• **DIRECTIVE**
Starting at the line containing "const lamp = new THREE.Group();", copy each line exactly, ending with the line containing "scene.camera = camera". Leave out everything else.
## Begin
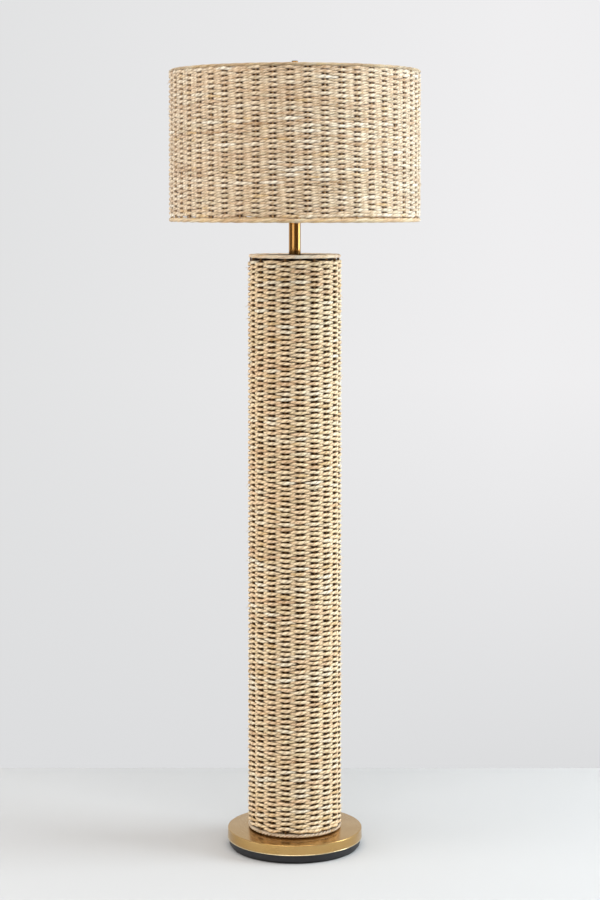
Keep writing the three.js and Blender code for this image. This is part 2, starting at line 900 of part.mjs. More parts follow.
function makeBulbCap() {
  const shoulder = (bulbCapDiameter - bulbInsulatorDiameter) / 2;
  return turned(
    [
      [0, bulbCapFoot],
      [bulbInsulatorDiameter / 2, bulbCapFoot],
      [bulbCapDiameter / 2, bulbCapFoot + shoulder],
      [bulbCapDiameter / 2, bulbCapFoot + bulbCapHeight],
      [0, bulbCapFoot + bulbCapHeight],
    ],
    socketSides,
  );
}

function makeBulbBody() {
  const top = bulbBodyFoot + bulbBodyHeight;
  const footRadius = bulbCapDiameter / 2 + brassSheet;
  const topRadius = bulbBodyTopDiameter / 2;
  const waistShare = 0.25;
  const waistHeightShare = 0.5;
  return turned(
    [
      [0, bulbBodyFoot],
      [footRadius, bulbBodyFoot],
      [footRadius + (topRadius - footRadius) * waistShare, bulbBodyFoot + bulbBodyHeight * waistHeightShare],
      [topRadius, top],
      [0, top],
    ],
    socketSides,
  );
}

// A thin dome, open at its foot where the body closes it.
function makeBulbGlobe() {
  const radius = bulbGlobeDiameter / 2;
  const footRadius = bulbBodyTopDiameter / 2;
  const startAngle = -Math.acos(footRadius / radius);
  const endAngle = Math.PI / 2;
  const stretch = bulbGlobeHeight / (Math.sin(endAngle) - Math.sin(startAngle));
  const middle = bulbGlobeFoot - stretch * Math.sin(startAngle);
  const outer = [];
  const inner = [];
  for (let i = 0; i <= bulbGlobeArcs; i += 1) {
    const angle = startAngle + ((endAngle - startAngle) * i) / bulbGlobeArcs;
    const reach = i === bulbGlobeArcs ? 0 : Math.cos(angle);
    outer.push([radius * reach, middle + stretch * Math.sin(angle)]);
    inner.push([(radius - bulbGlobeWall) * reach, middle + (stretch - bulbGlobeWall) * Math.sin(angle)]);
  }
  inner[0][1] = bulbGlobeFoot;
  return turned([...inner.reverse(), ...outer], socketSides);
}

// Shade

const shadeFootRing = shadeFoot + borderToRing;
const shadeRimRing = shadeTop - borderToRing;

function spiderRods(radius, endRadius) {
  const rods = [];
  for (let i = 0; i < spiderArms; i += 1) {
    const angle = (2 * Math.PI * (i + 1 / 2)) / spiderArms;
    const hubEdge = (spiderHubDiameter - spiderArmDiameter) / 2;
    const hubMiddle = (hubFoot + hubTop) / 2;
    rods.push(rod(pointAt(hubEdge, angle, hubMiddle), pointAt(endRadius, angle, shadeRimRing), radius, spiderArmSides));
  }
  return rods;
}

function makeShadeFrame() {
  const cage = joined([
    ring(shadeStakeRadius, shadeFootRing, shadeStakes),
    ring(shadeStakeRadius, shadeRimRing, shadeStakes),
    ...stakesRound(shadeStakes, shadeStakeRadius, shadeStakes, stakeDiameter / 2, shadeFootRing, shadeRimRing),
  ]);
  return faced(cage, shadeStakeTurn);
}

// The hub that sits on the stud's collar, and its arms, which end at the rim ring's flats.
function makeShadeSpider() {
  const hub = tube(spiderHubDiameter / 2, studDiameter / 2 + seatGap, hubFoot, hubTop, socketSides);
  const armReach = (shadeStakeRadius - ringBar / 2) * Math.cos(Math.PI / shadeStakes) - seatGap;
  return joined([hub, ...spiderRods(spiderArmDiameter / 2, armReach)]);
}

function makeShadeWeave() {
  const foot = shadeFoot + shadeFootBorder + seatGap;
  const top = shadeTop - shadeRimBorder - seatGap;
  const radius = shadeDiameter / 2;
  return faced(wovenTube(radius, shadeStakeRadius, shadeStakes, foot, top, shadeStakes), shadeStakeTurn);
}

function makeShadeRim() {
  const border = wrappedBorder(shadeStakeRadius, shadeTop, shadeRimBorder, true, shadeStakes);
  return cut(faced(border, shadeStakeTurn), spiderRods(spiderArmDiameter / 2 + 2 * seatGap, shadeStakeRadius));
}

function makeShadeFootBorder() {
  return faced(wrappedBorder(shadeStakeRadius, shadeFoot, shadeFootBorder, false, shadeStakes), shadeStakeTurn);
}

// Finial

function makeFinial() {
  const height = (share) => finialFoot + finialHeight * share;
  const boreRadius = studDiameter / 2 + runningGap;
  const boreTop = studCollarFoot + studCollarThickness + studThread + seatGap;
  const topRadius = finialTopDiameter / 2;
  return turned(
    [
      [0, boreTop],
      [boreRadius, boreTop],
      [boreRadius, finialFoot],
      [finialFootDiameter / 2, finialFoot],
      [finialFootDiameter / 2, height(finialFootShare)],
      [finialWaistDiameter / 2, height(finialWaistShare)],
      [topRadius, height(finialShoulderShare)],
      [topRadius, height(1) - finialBevel],
      [topRadius - finialBevel, height(1)],
      [0, height(1)],
    ],
    smallSides,
  );
}

// The whole lamp

function baseGroup() {
  const group = new THREE.Group();
  group.add(mesh("base_pad", makeBasePad(), felt));
  group.add(mesh("base_weight", makeBaseWeight(), blackIron));
  group.add(mesh("base_cover", makeBaseCover(), brass));
  group.add(mesh("base_washer", makeBaseWasher(), steel));
  group.add(mesh("base_nut", hexNut(baseNutFoot(), nutHeight), steel));
  group.add(mesh("center_pipe", makeCenterPipe(), steel));
  const bushing = mesh("cord_bushing", makeCordBushing(), phenolic);
  bushing.position.z = plateFoot + inletRise;
  group.add(bushing);
  return group;
}

function columnGroup() {
  const group = new THREE.Group();
  group.add(mesh("column_bottom_plate", columnPlate(baseTop + seatGap), paintedWire));
  group.add(mesh("column_top_plate", columnPlate(topPlateTop - columnPlateThickness), paintedWire));
  group.add(mesh("column_top_nut", makeColumnTopNut(), steel));
  group.add(mesh("column_cage", makeColumnCage(), paintedWire));
  group.add(mesh("column_weave", makeColumnWeave(), rattan));
  group.add(mesh("column_rim_wrap", makeColumnRim(), rattan));
  group.add(mesh("column_foot_wrap", makeColumnFootBorder(), rattan));
  return group;
}

function neckAndHarpGroup() {
  const group = new THREE.Group();
  group.add(mesh("neck_tube", makeNeckTube(), brass));
  group.add(mesh("neck_cap", makeNeckCap(), brass));
  group.add(mesh("harp_saddle", makeHarpSaddle(), brass));
  group.add(mesh("saddle_lock_nut", hexNut(lockNutFoot, lockNutHeight), steel));
  group.add(mesh("harp_bow", makeHarpBow(), brass));
  const leftFerrule = mesh("harp_ferrule_left", makeHarpFerrule(), brass);
  leftFerrule.position.x = -ferruleX;
  const rightFerrule = mesh("harp_ferrule_right", makeHarpFerrule(), brass);
  rightFerrule.position.x = ferruleX;
  group.add(leftFerrule, rightFerrule);
  return group;
}

function lampholderGroup() {
  const group = new THREE.Group();
  group.add(mesh("socket_cap", makeSocketCap(), brass));
  group.add(mesh("socket_cap_screw", makeCapScrew(), steel));
  group.add(mesh("socket_shell", makeSocketShell(), brass));
  group.add(mesh("socket_liner", makeSocketLiner(), paper));
  group.add(mesh("socket_body", makeSocketBody(), phenolic));
  group.add(mesh("terminal_screw_left", makeTerminalScrew(-1), brass));
  group.add(mesh("terminal_screw_right", makeTerminalScrew(1), steel));
  group.add(mesh("screw_shell", makeScrewShell(), brass));
  group.add(mesh("center_contact", makeCenterContact(), brass));
  group.add(mesh("switch_shaft", makeSwitchShaft(), steel));
  group.add(mesh("switch_key", makeSwitchKey(), brass));
  return group;
}

function bulbGroup() {
  const group = new THREE.Group();
  group.add(mesh("bulb_tip", makeBulbTip(), steel));
  group.add(mesh("bulb_insulator", makeBulbInsulator(), phenolic));
  group.add(mesh("bulb_cap", makeBulbCap(), steel));
  group.add(mesh("bulb_body", makeBulbBody(), whitePlastic));
  group.add(mesh("bulb_globe", makeBulbGlobe(), frosted));
  return group;
}

function shadeGroup() {
  const group = new THREE.Group();
  group.add(mesh("harp_stud", makeHarpStud(), brass));
  group.add(mesh("shade_spider", makeShadeSpider(), paintedWire));
  group.add(mesh("shade_frame", makeShadeFrame(), paintedWire));
  group.add(mesh("shade_weave", makeShadeWeave(), rattan));
  group.add(mesh("shade_rim_wrap", makeShadeRim(), rattan));
  group.add(mesh("shade_foot_wrap", makeShadeFootBorder(), rattan));
  group.add(mesh("finial", makeFinial(), brass));
  return group;
}

const lamp = new THREE.Group();
lamp.add(baseGroup(), columnGroup(), neckAndHarpGroup(), lampholderGroup(), bulbGroup(), shadeGroup());

export default lamp;
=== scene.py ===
import bpy
import bmesh
import math
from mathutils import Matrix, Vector


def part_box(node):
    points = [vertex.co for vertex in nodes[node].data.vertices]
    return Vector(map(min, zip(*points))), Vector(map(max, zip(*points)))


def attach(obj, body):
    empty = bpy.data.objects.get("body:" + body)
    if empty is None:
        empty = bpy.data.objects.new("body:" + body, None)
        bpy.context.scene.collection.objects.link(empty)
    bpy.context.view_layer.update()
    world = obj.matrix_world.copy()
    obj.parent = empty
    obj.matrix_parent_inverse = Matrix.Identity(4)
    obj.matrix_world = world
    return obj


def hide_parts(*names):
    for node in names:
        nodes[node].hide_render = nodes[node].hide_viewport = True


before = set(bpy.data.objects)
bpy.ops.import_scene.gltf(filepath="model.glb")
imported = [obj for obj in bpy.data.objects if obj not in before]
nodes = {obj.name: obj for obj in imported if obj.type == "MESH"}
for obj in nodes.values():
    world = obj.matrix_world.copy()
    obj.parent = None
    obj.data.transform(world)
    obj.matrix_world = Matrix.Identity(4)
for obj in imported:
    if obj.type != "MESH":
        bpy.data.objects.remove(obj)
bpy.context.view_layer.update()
scene = bpy.context.scene
turn = 2 * math.pi
print("frame loaded:", len(nodes), "nodes")


def addObject(name, data):
    made = bpy.data.objects.new(name, data)
    scene.collection.objects.link(made)
    return made


# Camera and picture

cameraSetup = {
    "distance": 4.225,      # from the lamp's axis, metres
    "height": 1.3009,
    "tiltDown": 2.0,        # degrees
    "lens": 84.14,          # millimetres, on a 36 mm long side
    "shift": (0.0058, -0.1934),
}


def makeCamera(setup):
    data = bpy.data.cameras.new("camera")
    data.lens = setup["lens"]
    data.sensor_width = 36
    data.shift_x, data.shift_y = setup["shift"]
    data.clip_start, data.clip_end = 0.05, 60
    camera = addObject("camera", data)
    camera.location = (0, -setup["distance"], setup["height"])
    camera.rotation_euler = (math.radians(90 - setup["tiltDown"]), 0, 0)
    scene.camera = camera


makeCamera(cameraSetup)
scene.view_settings.view_transform = "Standard"
print("camera set")


# Small helpers for node trees: a value is a number, a colour or the output of a node in the tree

def link(value, socket):
    if isinstance(value, bpy.types.NodeSocket):
        socket.id_data.links.new(value, socket)
    else:
        socket.default_value = value


def node(tree, kind, inputs=None, **settings):
    made = tree.nodes.new(kind)
    for key, value in settings.items():
        setattr(made, key, value)
    for key, value in (inputs or {}).items():
        link(value, made.inputs[key])
    return made


def nodeAfter(kind, inputs, **settings):
    # the new node joins the tree that its first linked value comes from
    tree = next(value.id_data for value in inputs.values() if isinstance(value, bpy.types.NodeSocket))
    return node(tree, kind, inputs, **settings).outputs


def calc(operation, *values):
    return nodeAfter("ShaderNodeMath", dict(enumerate(values)), operation=operation)[0]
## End
• **EXPECTED ANSWER**
const lamp = new THREE.Group();
lamp.add(baseGroup(), columnGroup(), neckAndHarpGroup(), lampholderGroup(), bulbGroup(), shadeGroup());

export default lamp;
=== scene.py ===
import bpy
import bmesh
import math
from mathutils import Matrix, Vector


def part_box(node):
    points = [vertex.co for vertex in nodes[node].data.vertices]
    return Vector(map(min, zip(*points))), Vector(map(max, zip(*points)))


def attach(obj, body):
    empty = bpy.data.objects.get("body:" + body)
    if empty is None:
        empty = bpy.data.objects.new("body:" + body, None)
        bpy.context.scene.collection.objects.link(empty)
    bpy.context.view_layer.update()
    world = obj.matrix_world.copy()
    obj.parent = empty
    obj.matrix_parent_inverse = Matrix.Identity(4)
    obj.matrix_world = world
    return obj


def hide_parts(*names):
    for node in names:
        nodes[node].hide_render = nodes[node].hide_viewport = True


before = set(bpy.data.objects)
bpy.ops.import_scene.gltf(filepath="model.glb")
imported = [obj for obj in bpy.data.objects if obj not in before]
nodes = {obj.name: obj for obj in imported if obj.type == "MESH"}
for obj in nodes.values():
    world = obj.matrix_world.copy()
    obj.parent = None
    obj.data.transform(world)
    obj.matrix_world = Matrix.Identity(4)
for obj in imported:
    if obj.type != "MESH":
        bpy.data.objects.remove(obj)
bpy.context.view_layer.update()
scene = bpy.context.scene
turn = 2 * math.pi
print("frame loaded:", len(nodes), "nodes")


def addObject(name, data):
    made = bpy.data.objects.new(name, data)
    scene.collection.objects.link(made)
    return made


# Camera and picture

cameraSetup = {
    "distance": 4.225,      # from the lamp's axis, metres
    "height": 1.3009,
    "tiltDown": 2.0,        # degrees
    "lens": 84.14,          # millimetres, on a 36 mm long side
    "shift": (0.0058, -0.1934),
}


def makeCamera(setup):
    data = bpy.data.cameras.new("camera")
    data.lens = setup["lens"]
    data.sensor_width = 36
    data.shift_x, data.shift_y = setup["shift"]
    data.clip_start, data.clip_end = 0.05, 60
    camera = addObject("camera", data)
    camera.location = (0, -setup["distance"], setup["height"])
    camera.rotation_euler = (math.radians(90 - setup["tiltDown"]), 0, 0)
    scene.camera = camera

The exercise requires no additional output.